··· DATA ROWS ···
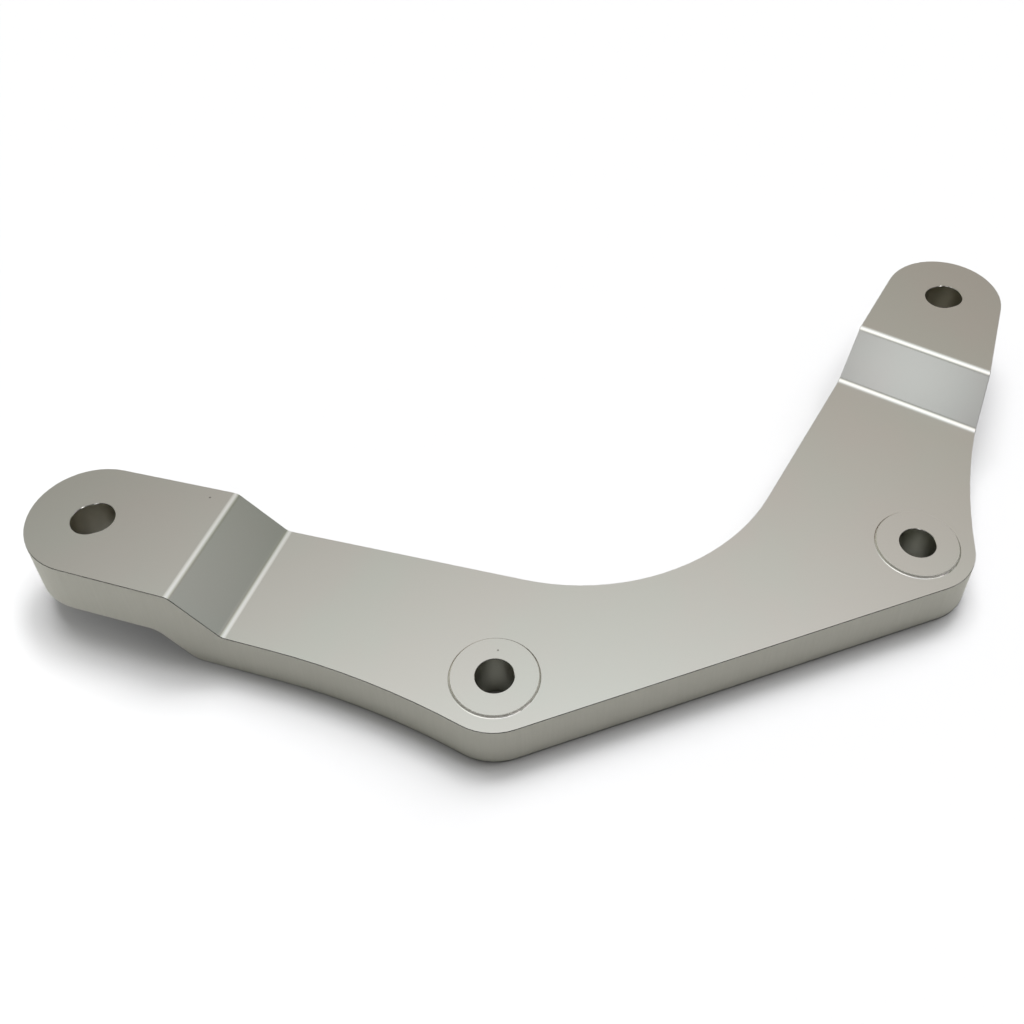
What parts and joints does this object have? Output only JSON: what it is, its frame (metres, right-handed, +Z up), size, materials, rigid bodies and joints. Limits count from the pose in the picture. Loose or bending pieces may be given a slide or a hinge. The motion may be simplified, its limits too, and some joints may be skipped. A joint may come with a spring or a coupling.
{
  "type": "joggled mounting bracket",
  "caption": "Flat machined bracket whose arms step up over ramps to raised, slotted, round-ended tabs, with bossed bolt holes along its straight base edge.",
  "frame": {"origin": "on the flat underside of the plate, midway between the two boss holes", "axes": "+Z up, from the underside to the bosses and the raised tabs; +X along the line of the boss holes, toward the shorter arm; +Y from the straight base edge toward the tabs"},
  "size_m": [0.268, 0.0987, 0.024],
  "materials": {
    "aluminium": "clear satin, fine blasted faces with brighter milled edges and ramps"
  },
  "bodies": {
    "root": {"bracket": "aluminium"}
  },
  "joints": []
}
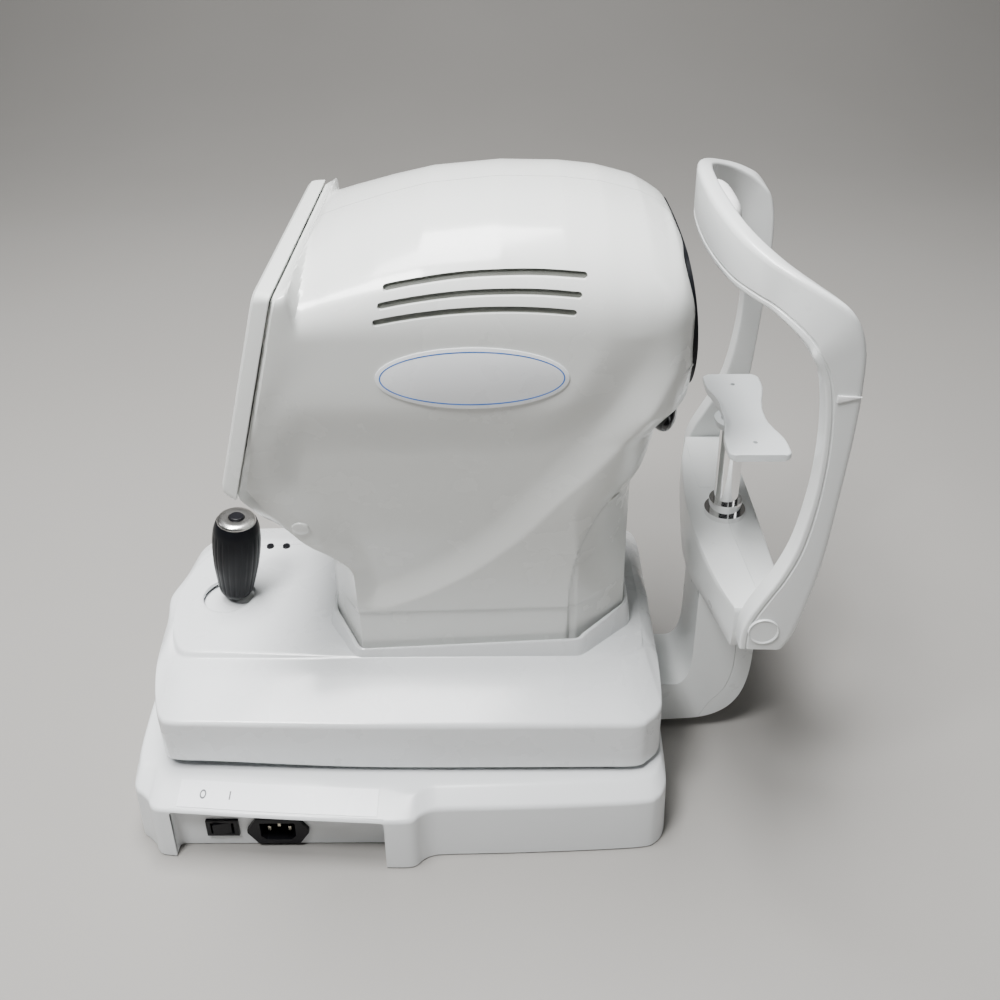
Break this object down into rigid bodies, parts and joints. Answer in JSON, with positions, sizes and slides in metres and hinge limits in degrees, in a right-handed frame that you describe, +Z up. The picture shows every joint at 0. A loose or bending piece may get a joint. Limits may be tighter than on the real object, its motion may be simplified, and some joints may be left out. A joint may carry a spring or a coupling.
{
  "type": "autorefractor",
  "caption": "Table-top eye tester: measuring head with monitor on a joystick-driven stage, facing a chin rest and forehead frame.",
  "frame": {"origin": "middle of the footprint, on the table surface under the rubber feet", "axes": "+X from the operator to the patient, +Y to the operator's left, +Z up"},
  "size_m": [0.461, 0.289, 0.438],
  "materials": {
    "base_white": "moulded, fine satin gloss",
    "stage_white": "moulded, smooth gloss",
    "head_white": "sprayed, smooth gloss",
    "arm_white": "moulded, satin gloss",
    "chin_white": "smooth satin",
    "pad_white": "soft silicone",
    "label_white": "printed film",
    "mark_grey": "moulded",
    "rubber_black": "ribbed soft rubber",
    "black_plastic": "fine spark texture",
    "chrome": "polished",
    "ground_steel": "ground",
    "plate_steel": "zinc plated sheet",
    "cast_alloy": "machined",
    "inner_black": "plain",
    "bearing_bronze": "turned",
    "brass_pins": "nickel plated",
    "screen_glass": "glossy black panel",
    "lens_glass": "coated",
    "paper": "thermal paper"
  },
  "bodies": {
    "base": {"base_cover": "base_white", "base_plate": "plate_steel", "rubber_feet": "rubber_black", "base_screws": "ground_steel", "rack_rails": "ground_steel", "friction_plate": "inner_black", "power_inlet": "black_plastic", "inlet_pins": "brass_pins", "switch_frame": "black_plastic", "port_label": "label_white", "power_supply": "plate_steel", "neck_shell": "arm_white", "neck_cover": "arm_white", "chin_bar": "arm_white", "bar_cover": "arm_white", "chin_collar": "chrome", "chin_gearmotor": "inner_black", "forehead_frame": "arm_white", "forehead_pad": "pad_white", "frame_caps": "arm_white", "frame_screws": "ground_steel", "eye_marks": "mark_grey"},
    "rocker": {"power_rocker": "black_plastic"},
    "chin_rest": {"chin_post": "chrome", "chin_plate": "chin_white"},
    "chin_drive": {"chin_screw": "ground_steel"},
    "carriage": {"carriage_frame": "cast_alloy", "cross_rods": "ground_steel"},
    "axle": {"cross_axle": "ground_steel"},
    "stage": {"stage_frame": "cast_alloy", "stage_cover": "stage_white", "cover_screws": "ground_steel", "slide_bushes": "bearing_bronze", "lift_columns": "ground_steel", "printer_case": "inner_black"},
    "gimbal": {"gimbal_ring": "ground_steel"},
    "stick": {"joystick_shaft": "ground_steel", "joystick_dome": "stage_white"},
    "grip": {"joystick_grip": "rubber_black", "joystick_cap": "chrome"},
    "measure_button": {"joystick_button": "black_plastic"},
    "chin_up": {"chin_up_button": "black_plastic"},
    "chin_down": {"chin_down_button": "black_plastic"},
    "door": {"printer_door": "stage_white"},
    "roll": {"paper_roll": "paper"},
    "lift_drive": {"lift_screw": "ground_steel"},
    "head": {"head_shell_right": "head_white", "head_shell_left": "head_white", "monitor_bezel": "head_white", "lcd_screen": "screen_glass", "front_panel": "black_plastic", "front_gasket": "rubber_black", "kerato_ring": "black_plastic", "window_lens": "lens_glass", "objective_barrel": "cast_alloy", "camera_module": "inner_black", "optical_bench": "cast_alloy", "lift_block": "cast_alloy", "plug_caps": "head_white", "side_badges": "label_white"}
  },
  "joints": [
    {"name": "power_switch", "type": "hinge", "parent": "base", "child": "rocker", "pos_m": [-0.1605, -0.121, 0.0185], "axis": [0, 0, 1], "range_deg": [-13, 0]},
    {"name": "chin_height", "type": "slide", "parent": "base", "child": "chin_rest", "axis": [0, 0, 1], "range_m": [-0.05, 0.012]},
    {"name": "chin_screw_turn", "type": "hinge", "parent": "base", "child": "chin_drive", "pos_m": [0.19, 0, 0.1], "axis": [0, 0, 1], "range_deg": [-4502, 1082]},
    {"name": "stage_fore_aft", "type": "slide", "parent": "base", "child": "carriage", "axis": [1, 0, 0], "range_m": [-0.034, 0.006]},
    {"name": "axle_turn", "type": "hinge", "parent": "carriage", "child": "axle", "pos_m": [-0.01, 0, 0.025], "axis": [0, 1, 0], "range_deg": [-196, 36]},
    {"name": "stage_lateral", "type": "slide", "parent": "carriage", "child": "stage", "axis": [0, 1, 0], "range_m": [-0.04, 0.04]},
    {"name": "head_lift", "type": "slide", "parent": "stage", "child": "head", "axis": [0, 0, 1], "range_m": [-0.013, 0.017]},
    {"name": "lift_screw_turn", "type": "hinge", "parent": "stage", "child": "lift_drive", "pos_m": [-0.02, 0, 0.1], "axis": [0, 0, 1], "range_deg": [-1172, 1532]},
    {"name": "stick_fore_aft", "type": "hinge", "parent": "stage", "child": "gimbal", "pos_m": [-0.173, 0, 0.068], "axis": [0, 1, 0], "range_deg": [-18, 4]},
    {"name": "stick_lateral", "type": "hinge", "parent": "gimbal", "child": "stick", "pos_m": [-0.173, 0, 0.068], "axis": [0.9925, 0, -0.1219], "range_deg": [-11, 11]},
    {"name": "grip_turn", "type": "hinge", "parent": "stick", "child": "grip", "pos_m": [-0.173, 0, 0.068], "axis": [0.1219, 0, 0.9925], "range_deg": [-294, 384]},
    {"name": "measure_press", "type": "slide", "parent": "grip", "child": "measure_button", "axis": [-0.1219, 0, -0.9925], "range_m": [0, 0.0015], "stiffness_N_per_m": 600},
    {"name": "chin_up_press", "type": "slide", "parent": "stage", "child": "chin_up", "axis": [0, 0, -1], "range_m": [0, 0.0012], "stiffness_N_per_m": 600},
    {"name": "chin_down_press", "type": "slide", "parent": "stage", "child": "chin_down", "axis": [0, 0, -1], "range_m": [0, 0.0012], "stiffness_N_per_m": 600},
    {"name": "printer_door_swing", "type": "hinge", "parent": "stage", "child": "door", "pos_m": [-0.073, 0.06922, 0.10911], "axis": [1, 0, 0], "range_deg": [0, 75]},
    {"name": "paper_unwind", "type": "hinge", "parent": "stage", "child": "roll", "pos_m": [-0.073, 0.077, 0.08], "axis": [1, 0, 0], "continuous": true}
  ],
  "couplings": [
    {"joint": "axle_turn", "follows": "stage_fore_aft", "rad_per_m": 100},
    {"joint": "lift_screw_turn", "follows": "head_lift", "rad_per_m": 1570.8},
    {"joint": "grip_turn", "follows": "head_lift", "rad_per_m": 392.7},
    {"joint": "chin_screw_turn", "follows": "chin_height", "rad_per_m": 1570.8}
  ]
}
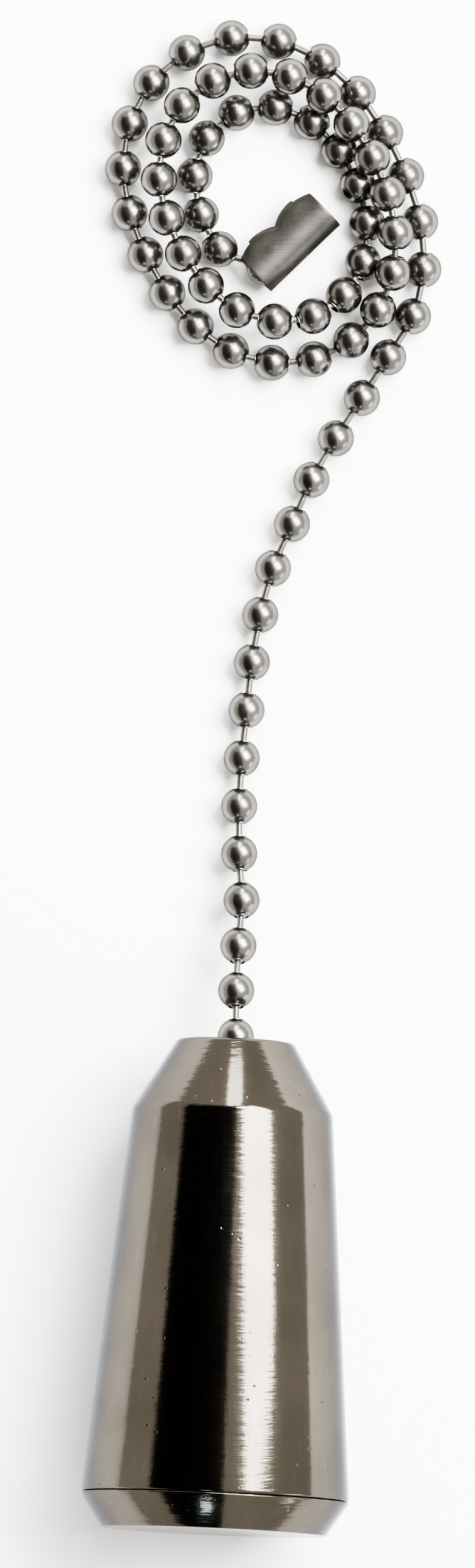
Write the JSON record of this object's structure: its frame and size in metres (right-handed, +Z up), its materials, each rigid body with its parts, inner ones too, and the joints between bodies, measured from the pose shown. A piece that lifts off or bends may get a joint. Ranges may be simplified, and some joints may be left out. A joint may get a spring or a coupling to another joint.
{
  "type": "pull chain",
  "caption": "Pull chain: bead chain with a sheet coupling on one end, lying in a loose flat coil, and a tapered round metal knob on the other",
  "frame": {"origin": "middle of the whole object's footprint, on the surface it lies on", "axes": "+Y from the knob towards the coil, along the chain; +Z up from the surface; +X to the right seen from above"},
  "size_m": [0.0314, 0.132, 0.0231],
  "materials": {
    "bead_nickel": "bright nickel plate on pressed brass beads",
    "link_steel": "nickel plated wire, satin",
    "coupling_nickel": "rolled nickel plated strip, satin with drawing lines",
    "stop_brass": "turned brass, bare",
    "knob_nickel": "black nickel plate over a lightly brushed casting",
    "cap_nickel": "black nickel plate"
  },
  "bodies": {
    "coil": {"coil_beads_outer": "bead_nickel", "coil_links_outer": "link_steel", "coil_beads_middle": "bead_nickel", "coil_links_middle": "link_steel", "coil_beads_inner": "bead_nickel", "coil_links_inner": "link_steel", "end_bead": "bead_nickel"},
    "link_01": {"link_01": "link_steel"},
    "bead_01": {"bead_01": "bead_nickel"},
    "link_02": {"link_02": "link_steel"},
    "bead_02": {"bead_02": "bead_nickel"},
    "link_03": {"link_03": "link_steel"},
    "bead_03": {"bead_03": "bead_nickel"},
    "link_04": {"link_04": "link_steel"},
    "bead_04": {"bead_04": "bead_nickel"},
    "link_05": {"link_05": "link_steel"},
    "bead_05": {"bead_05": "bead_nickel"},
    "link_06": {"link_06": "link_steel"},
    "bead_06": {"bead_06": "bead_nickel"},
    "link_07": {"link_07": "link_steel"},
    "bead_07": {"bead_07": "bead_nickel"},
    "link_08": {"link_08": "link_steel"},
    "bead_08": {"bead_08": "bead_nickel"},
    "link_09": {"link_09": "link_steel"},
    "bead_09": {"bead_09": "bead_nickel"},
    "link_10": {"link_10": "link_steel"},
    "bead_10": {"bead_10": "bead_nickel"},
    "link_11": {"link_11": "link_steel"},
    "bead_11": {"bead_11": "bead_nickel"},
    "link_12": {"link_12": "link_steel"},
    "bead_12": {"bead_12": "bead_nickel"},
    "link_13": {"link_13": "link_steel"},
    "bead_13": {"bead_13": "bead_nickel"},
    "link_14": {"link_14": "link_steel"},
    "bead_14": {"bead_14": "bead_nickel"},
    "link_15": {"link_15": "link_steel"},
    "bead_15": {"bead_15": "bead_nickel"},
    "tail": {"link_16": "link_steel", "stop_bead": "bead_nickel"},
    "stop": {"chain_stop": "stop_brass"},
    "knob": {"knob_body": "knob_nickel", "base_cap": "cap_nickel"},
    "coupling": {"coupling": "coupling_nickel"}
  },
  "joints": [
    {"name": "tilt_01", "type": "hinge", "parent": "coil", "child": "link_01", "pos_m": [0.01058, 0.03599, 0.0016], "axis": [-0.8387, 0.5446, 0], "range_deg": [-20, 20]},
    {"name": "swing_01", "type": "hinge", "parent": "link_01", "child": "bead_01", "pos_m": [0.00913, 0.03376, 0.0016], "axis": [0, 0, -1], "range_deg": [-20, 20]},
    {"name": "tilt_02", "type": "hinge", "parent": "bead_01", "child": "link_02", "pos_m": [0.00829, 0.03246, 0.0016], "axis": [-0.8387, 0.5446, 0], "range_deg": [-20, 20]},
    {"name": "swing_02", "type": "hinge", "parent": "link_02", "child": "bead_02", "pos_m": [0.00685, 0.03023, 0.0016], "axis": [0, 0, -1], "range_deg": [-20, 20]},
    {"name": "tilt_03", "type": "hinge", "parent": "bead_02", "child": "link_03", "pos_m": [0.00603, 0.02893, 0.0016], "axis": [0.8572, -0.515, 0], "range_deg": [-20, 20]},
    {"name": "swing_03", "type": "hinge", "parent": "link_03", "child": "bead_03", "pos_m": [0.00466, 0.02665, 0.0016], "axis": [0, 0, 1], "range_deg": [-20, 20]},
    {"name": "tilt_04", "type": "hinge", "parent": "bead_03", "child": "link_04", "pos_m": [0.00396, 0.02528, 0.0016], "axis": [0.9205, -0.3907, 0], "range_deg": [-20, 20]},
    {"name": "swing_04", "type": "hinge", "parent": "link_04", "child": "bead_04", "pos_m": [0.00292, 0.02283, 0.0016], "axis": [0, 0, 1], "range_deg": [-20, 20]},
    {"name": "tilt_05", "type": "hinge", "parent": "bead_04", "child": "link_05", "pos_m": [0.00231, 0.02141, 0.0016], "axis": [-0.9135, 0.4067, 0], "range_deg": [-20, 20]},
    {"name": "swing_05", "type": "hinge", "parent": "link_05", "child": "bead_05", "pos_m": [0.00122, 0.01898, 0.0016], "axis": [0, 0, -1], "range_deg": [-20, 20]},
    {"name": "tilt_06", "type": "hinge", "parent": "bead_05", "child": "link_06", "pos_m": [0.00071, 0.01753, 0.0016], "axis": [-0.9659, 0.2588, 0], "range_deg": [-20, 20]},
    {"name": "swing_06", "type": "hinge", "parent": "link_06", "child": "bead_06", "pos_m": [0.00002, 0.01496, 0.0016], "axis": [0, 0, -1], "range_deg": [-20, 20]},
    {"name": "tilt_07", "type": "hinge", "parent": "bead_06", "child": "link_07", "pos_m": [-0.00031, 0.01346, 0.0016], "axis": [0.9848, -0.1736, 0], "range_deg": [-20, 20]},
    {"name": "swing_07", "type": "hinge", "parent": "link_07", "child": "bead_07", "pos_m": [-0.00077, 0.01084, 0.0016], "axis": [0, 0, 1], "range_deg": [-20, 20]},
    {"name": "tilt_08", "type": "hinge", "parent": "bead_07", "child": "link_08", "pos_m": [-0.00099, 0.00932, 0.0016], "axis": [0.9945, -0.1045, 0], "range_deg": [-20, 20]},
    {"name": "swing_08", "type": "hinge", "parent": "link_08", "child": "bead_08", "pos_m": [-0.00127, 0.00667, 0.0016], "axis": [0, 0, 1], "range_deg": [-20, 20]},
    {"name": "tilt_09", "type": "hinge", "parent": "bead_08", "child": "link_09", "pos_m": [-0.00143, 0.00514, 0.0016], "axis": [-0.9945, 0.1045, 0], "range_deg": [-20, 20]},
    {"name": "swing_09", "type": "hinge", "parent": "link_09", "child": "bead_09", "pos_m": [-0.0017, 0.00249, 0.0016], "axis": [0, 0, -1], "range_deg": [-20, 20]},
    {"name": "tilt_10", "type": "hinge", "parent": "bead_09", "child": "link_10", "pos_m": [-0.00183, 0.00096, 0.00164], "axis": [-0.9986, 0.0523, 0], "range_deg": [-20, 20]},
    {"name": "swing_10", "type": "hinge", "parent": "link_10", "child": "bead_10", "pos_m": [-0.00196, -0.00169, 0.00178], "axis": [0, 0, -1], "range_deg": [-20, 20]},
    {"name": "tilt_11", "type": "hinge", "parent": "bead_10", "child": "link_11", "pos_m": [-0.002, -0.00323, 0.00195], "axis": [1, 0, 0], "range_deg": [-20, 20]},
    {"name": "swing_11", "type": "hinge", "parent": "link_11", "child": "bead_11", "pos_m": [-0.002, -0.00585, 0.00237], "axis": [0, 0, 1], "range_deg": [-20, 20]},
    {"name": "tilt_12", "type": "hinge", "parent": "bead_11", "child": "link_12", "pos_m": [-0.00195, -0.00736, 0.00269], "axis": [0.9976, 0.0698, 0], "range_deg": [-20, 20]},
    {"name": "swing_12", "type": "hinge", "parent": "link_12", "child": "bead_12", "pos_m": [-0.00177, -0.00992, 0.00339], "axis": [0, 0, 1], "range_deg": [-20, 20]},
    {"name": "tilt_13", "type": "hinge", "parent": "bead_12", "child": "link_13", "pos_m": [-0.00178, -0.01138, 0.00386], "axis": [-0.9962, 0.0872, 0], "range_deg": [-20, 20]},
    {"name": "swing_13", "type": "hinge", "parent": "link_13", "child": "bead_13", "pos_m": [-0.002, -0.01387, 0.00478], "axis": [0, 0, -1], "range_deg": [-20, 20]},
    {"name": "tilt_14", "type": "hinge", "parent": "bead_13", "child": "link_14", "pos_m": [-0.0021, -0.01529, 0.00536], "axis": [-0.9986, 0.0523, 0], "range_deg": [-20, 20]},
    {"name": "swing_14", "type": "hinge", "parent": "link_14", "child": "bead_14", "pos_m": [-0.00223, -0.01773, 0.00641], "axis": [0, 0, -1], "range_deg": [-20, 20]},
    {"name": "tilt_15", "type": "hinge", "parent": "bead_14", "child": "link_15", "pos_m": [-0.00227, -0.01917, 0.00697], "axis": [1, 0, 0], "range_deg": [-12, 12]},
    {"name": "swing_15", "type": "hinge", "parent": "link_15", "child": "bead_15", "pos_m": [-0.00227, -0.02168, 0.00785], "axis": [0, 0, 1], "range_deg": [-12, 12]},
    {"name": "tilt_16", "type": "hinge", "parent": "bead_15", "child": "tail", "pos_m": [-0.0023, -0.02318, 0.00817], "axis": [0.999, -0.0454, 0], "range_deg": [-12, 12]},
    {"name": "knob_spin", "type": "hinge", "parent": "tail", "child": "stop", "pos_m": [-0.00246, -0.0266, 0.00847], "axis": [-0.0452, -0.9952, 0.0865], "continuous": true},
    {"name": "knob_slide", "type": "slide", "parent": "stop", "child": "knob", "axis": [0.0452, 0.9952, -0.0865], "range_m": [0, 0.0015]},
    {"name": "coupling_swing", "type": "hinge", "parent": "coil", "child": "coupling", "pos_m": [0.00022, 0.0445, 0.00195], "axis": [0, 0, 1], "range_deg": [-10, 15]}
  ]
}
···
What is the number of lines in the data above that include the word "picture"? Answer with that number only.

2